Maintenant avec le Tour qui s’ajoute au Giro, pensez-vous que la Vuelta va suivre?

Oui je pense que cette année ils vont bientôt annoncer quelque chose. Ils avaient dit qu’ils feraient peut-être quatre ou cinq jours. C’est déjà mieux. L’année dernière c’était seulement sur trois jours et celle d’avant sur deux. Ça augmente de plus en plus : je pense qu’ils vont vouloir se mettre à la hauteur des autres.

« On veut toutes la même chose : que le sport féminin soit plus reconnu

et qu’il y ait une meilleure exposition médiatique. »

Vous êtes encore jeune, vous devez avoir envie de lutter pour que le cyclisme féminin soit plus visible ?
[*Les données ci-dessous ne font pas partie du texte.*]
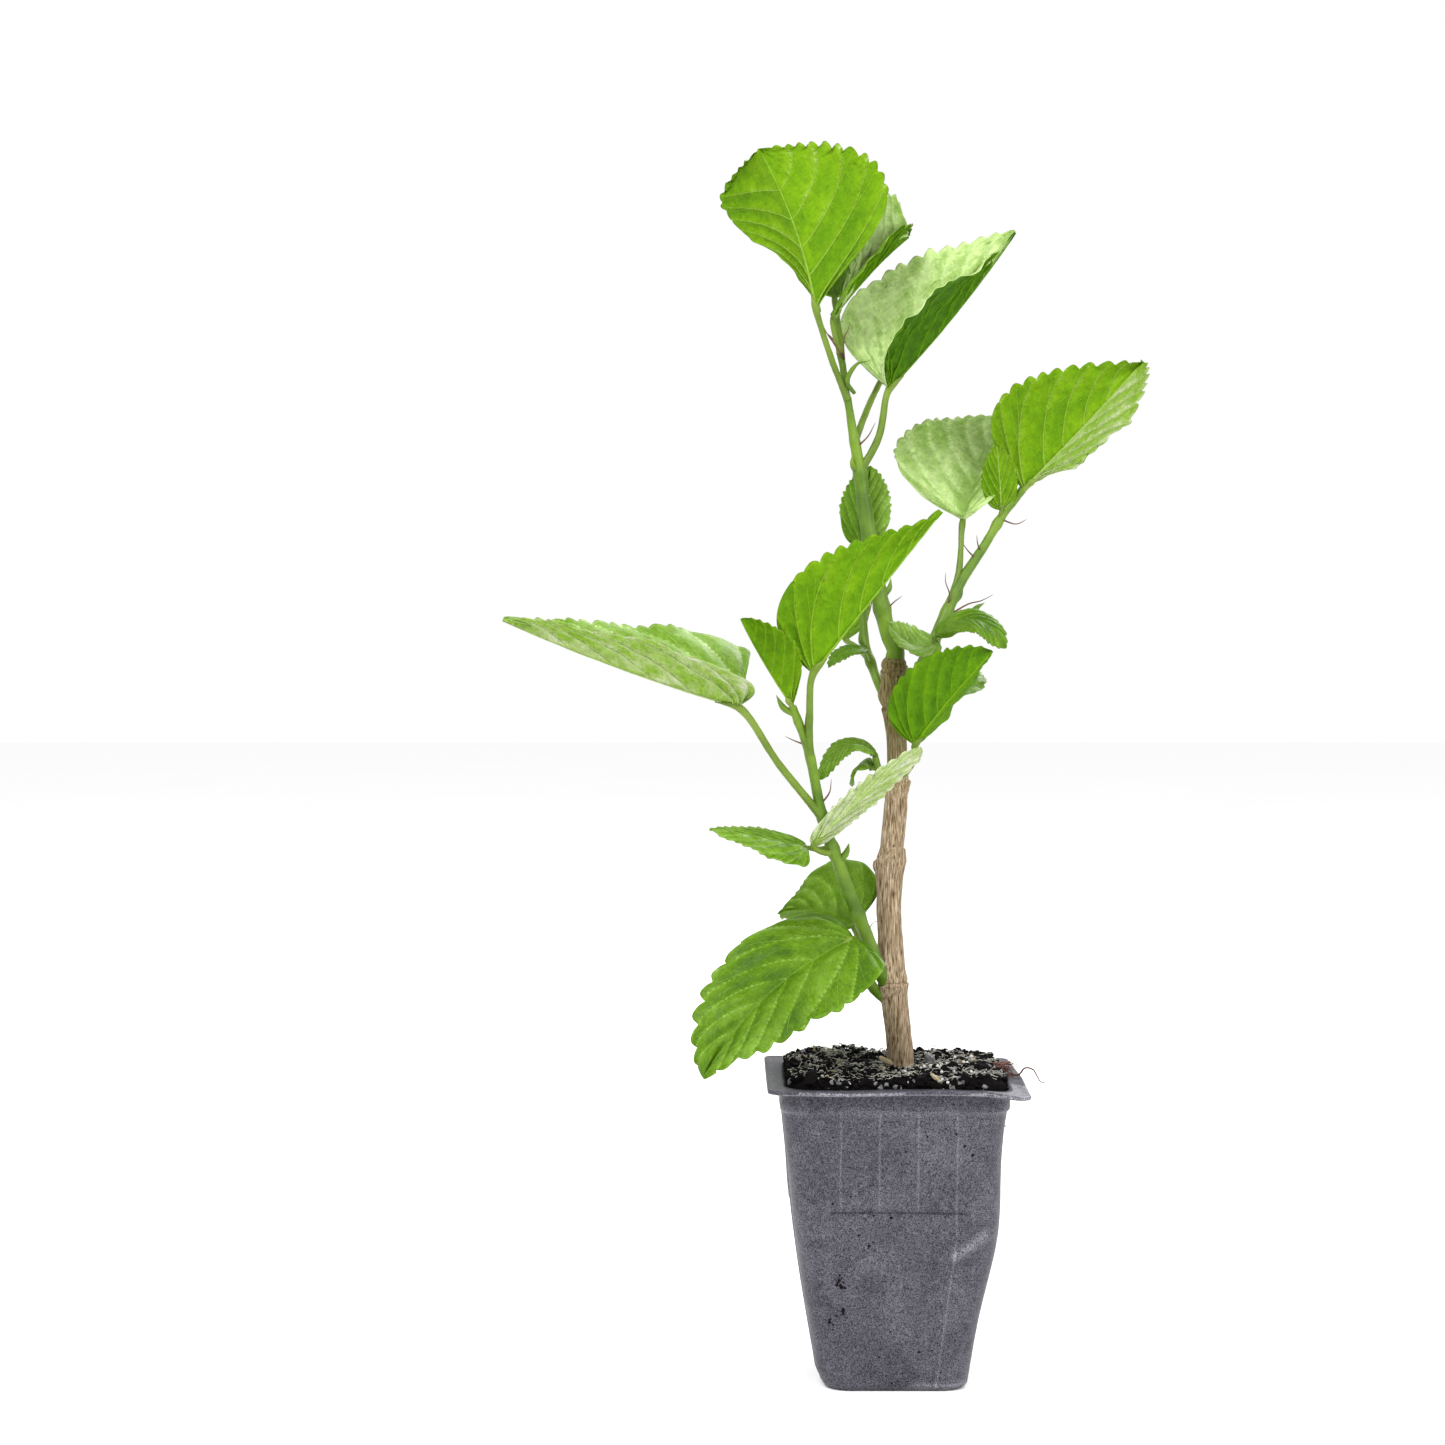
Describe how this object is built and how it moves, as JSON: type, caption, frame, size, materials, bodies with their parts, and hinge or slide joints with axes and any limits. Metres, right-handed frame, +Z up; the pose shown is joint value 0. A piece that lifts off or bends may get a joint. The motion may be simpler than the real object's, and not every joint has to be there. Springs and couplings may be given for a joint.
{
  "type": "potted shrub",
  "caption": "Young hibiscus shrub with a woody stem, leafy green branches and toothed leaves, growing in a square tapered nursery pot.",
  "frame": {"origin": "centre of the pot's flat underside, where it stands on the floor", "axes": "+Z up along the pot's upright axis, -Y towards the front that the picture shows, +X to that view's right"},
  "size_m": [0.2257, 0.1492, 0.4288],
  "materials": {
    "pot_plastic": "satin",
    "potting_soil": "matte",
    "bark": "matte",
    "green_shoot": "satin",
    "leaf": "satin"
  },
  "bodies": {
    "root": {"pot": "pot_plastic", "soil": "potting_soil", "trunk": "bark", "bough_leader": "green_shoot", "bough_left": "green_shoot", "bough_right": "green_shoot", "foliage_top": "leaf", "foliage_right": "leaf", "foliage_left": "leaf", "foliage_low": "leaf", "foliage_spur": "leaf", "foliage_side": "leaf", "foliage_front": "leaf", "foliage_fork": "leaf"}
  },
  "joints": []
}
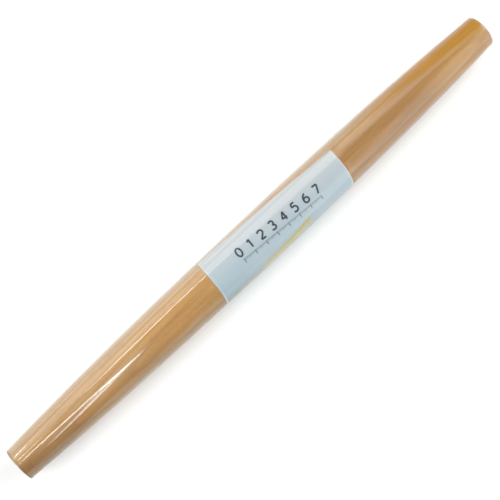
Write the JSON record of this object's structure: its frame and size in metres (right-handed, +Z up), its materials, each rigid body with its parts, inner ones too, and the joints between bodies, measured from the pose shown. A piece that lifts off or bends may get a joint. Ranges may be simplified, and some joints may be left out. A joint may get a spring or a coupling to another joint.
{
  "type": "french rolling pin",
  "caption": "Handleless wooden rolling pin that tapers to both ends, with a wrapped paper label under clear shrink film.",
  "frame": {"origin": "on the table under the middle of the pin", "axes": "+X along the pin towards the end with the larger edge radius, +Z up, away from the table that it lies on"},
  "size_m": [0.4506, 0.0368, 0.0369],
  "materials": {
    "beech_wood": "fine sanded, bare",
    "label_paper": "coated, printed pale blue",
    "clear_film": "clear, glossy, heat shrunk"
  },
  "bodies": {
    "root": {"wooden_pin": "beech_wood", "paper_label": "label_paper", "shrink_film": "clear_film"}
  },
  "joints": []
}
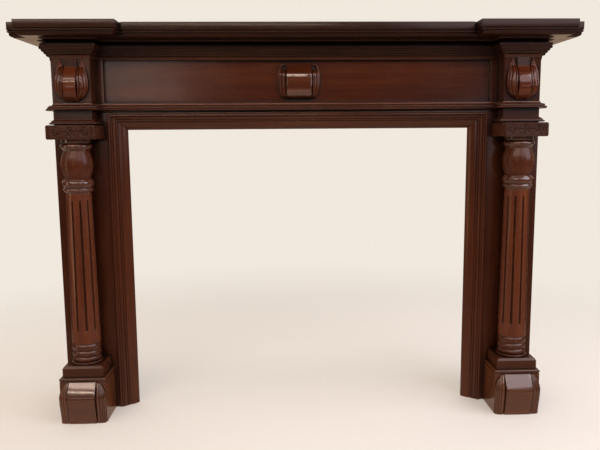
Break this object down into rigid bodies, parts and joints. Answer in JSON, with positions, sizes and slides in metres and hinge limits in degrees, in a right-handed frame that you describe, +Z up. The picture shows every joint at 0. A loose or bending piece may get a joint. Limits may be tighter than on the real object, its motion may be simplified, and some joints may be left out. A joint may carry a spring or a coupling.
{
  "type": "fireplace mantelpiece",
  "caption": "Breakfront wooden fireplace mantelpiece with turned fluted columns, carved scrolls, a moulded shelf and a wide rectangular opening.",
  "frame": {"origin": "on the floor, in the middle of the whole outline's width and depth", "axes": "+X to the viewer's right along the shelf, -Y out into the room, +Y to the wall, +Z up"},
  "size_m": [1.71, 0.28, 1.22],
  "materials": {
    "mahogany": "dark red-brown mahogany under glossy polish"
  },
  "bodies": {
    "root": {"architrave_left": "mahogany", "architrave_right": "mahogany", "architrave_top": "mahogany", "bed_moulding": "mahogany", "capital_left": "mahogany", "capital_right": "mahogany", "column_left": "mahogany", "column_right": "mahogany", "frieze_base_moulding": "mahogany", "frieze_block_left": "mahogany", "frieze_block_right": "mahogany", "frieze_board": "mahogany", "frieze_scroll_centre": "mahogany", "frieze_scroll_left": "mahogany", "frieze_scroll_right": "mahogany", "leg_board_left": "mahogany", "leg_board_right": "mahogany", "mantel_shelf": "mahogany", "neck_moulding_left": "mahogany", "neck_moulding_right": "mahogany", "plinth_block_left": "mahogany", "plinth_block_right": "mahogany", "plinth_cap_left": "mahogany", "plinth_cap_right": "mahogany", "plinth_scroll_left": "mahogany", "plinth_scroll_right": "mahogany", "side_return_left": "mahogany", "side_return_right": "mahogany"}
  },
  "joints": []
}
Ce sont des grandes discussions. Cette année j’ai participé avec Audrey Cordon-Ragot à des réunions avec la FNASS (Fédération nationale des associations et syndicats de sportifs) qui s’occupe des syndicats dans tous les sports. On a eu des réunions avec des filles d’autres sports comme Eugénie Le Sommer, des filles du basket, etc. Parce qu’en fait on veut toutes la même chose : que le sport féminin soit plus reconnu et qu’il y ait une meilleure exposition médiatique. J’ai à cœur de développer et d’essayer à mon niveau de faire progresser ça.

À lire aussi, l’analyse sur l’évolution du cyclisme au féminin dans le numéro 19.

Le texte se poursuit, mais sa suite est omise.